GIVEN REQUEST
Beginning at the first line of the data, print each line exactly, stopping after the line that contains "return Part.makeCompound(screws)".

DATASET SECTION
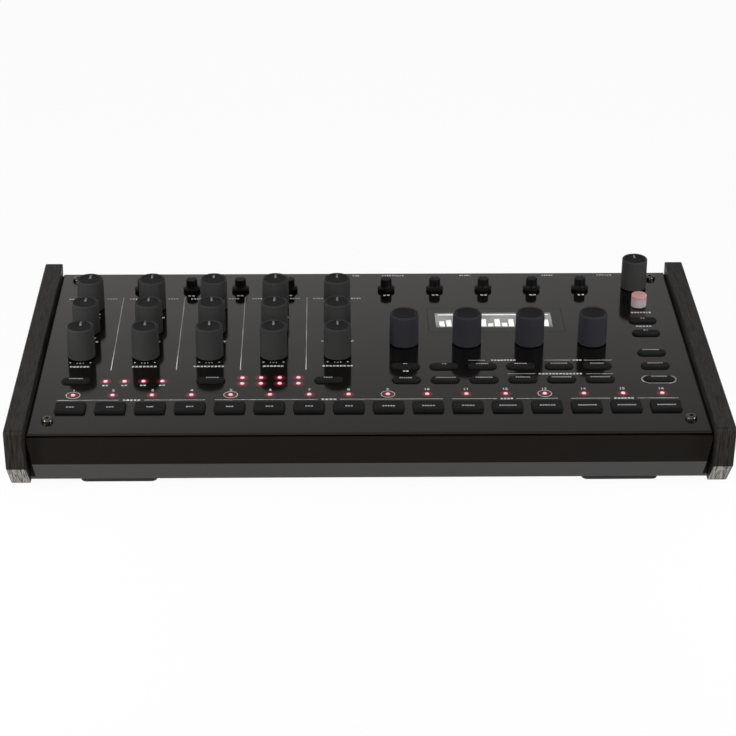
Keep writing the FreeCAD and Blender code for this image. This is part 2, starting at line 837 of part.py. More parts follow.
def fasteners():
    """Four panel screws, and the screws that hold the cheeks from inside the case."""
    screws = []
    shank_length = screw_length + panel_thickness
    panel_screw = screw(screw_head_radius, screw_head_height, screw_shank_radius, shank_length)
    for x, t in screw_places():
        one = panel_screw.copy()
        one.translate(Vector(x, t, 0))
        screws.append(on_panel(one))
    for side in (-1, 1):
        for setback in cheek_screw_setbacks:
            one = screw(cheek_head_radius, cheek_head_height, cheek_shank_radius, cheek_screw_length)
            one.rotate(Vector(0, 0, 0), Vector(0, 1, 0), -90 * side)
            one.translate(Vector(side * (inner_width / 2 - case_wall), front_y + setback, cheek_screw_height))
            screws.append(one)
    return Part.makeCompound(screws)


def rubber_feet():
    """Four rounded rubber strips under the case."""
    feet = []
    for x in (-foot_pitch_x / 2, foot_pitch_x / 2):
        for y in (front_y + foot_front_setback, rear_y - foot_rear_setback):
            foot = rounded_plate(foot_length, foot_width, foot_height, foot_corner, x, y, 0)
            feet.append(fillet_where(foot, foot_ground_edge, lambda e: at_height(e, 0.0)))
    return Part.makeCompound(feet)


def save(name, shape):
    """Write one sub-part."""
    shape.exportStep("parts/" + name + ".step")


def main():
    """Build and write every sub-part."""
    os.makedirs("parts", exist_ok=True)
    save("top_panel", top_panel())
    save("bottom_case", bottom_case())
    save("left_cheek", cheek(-1))
    save("right_cheek", cheek(1))
    save("display_unit", display_unit())
    save("circuit_boards", circuit_boards())
    save("rear_sockets", rear_sockets())
    save("indicator_leds", indicator_leds())
    save("fasteners", fasteners())
    save("rubber_feet", rubber_feet())
    for name, x, t, kind in knob_places():
        save(name, on_panel(turning_control(x, t, kind)))
    for i in range(step_count):
        save("step_key_%02d" % (i + 1), on_panel(step_key(i)))
    save("small_keys", on_panel(Part.makeCompound([small_key(x, t) for x, t in small_key_places()])))
    save("power_button", power_button())


main()
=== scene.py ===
"""Looks of a tabletop drum machine: finishes, panel printing, lit display and rear trim, in a plain studio."""

import json
import logging
import math
from dataclasses import dataclass, field
from enum import Enum
from functools import lru_cache

import bpy
import numpy as np
from mathutils import Matrix, Vector

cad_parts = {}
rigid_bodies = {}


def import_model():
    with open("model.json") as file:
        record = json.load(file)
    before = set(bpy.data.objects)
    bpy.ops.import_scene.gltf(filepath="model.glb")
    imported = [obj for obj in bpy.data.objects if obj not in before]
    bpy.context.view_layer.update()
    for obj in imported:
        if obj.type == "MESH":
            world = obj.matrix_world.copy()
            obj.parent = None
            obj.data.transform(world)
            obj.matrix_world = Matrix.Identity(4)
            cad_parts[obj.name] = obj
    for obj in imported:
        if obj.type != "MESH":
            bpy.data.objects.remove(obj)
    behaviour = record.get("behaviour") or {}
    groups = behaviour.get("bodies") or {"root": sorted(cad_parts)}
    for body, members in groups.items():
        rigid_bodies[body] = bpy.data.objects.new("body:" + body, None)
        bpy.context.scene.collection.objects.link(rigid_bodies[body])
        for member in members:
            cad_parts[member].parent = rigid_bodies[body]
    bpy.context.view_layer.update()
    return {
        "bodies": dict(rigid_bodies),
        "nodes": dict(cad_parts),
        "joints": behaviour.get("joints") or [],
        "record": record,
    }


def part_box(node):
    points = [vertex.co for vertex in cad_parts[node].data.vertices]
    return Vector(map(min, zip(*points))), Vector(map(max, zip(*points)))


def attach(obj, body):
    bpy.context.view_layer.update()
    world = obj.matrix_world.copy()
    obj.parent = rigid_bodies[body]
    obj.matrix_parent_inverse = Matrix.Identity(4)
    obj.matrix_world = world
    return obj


LOG = logging.getLogger("drum_machine")
MM = 0.001
WHITE = (1.0, 1.0, 1.0, 1.0)
NOISE_SPREAD = (0.3, 0.7)
SHARP_DEGREES = 35.0


class Body(Enum):
    """Bodies that new pieces ride on, apart from the knobs and keys named in the frame."""

    CASE = "root"
    SMALL_KEYS = "small_keys"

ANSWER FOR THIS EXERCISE
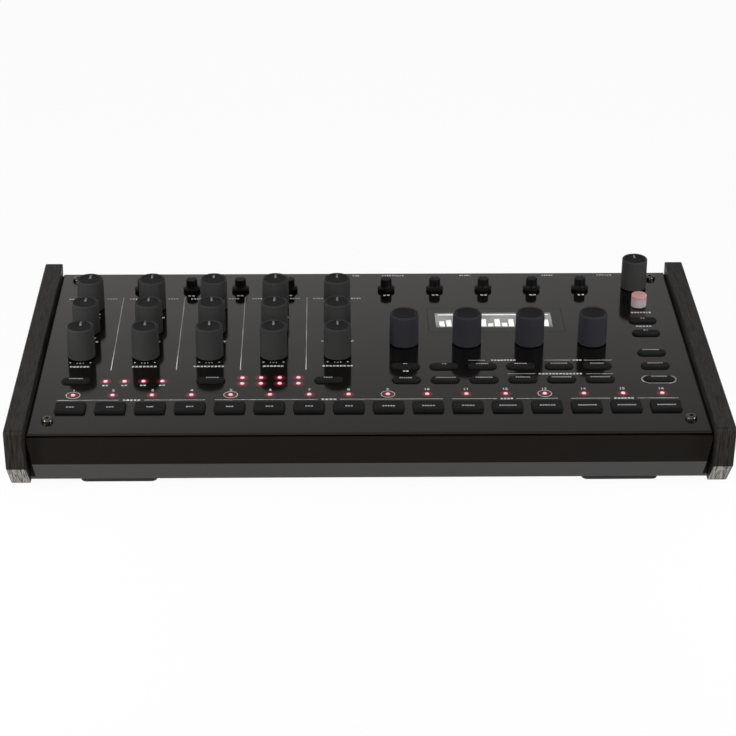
Keep writing the FreeCAD and Blender code for this image. This is part 2, starting at line 837 of part.py. More parts follow.
def fasteners():
    """Four panel screws, and the screws that hold the cheeks from inside the case."""
    screws = []
    shank_length = screw_length + panel_thickness
    panel_screw = screw(screw_head_radius, screw_head_height, screw_shank_radius, shank_length)
    for x, t in screw_places():
        one = panel_screw.copy()
        one.translate(Vector(x, t, 0))
        screws.append(on_panel(one))
    for side in (-1, 1):
        for setback in cheek_screw_setbacks:
            one = screw(cheek_head_radius, cheek_head_height, cheek_shank_radius, cheek_screw_length)
            one.rotate(Vector(0, 0, 0), Vector(0, 1, 0), -90 * side)
            one.translate(Vector(side * (inner_width / 2 - case_wall), front_y + setback, cheek_screw_height))
            screws.append(one)
    return Part.makeCompound(screws)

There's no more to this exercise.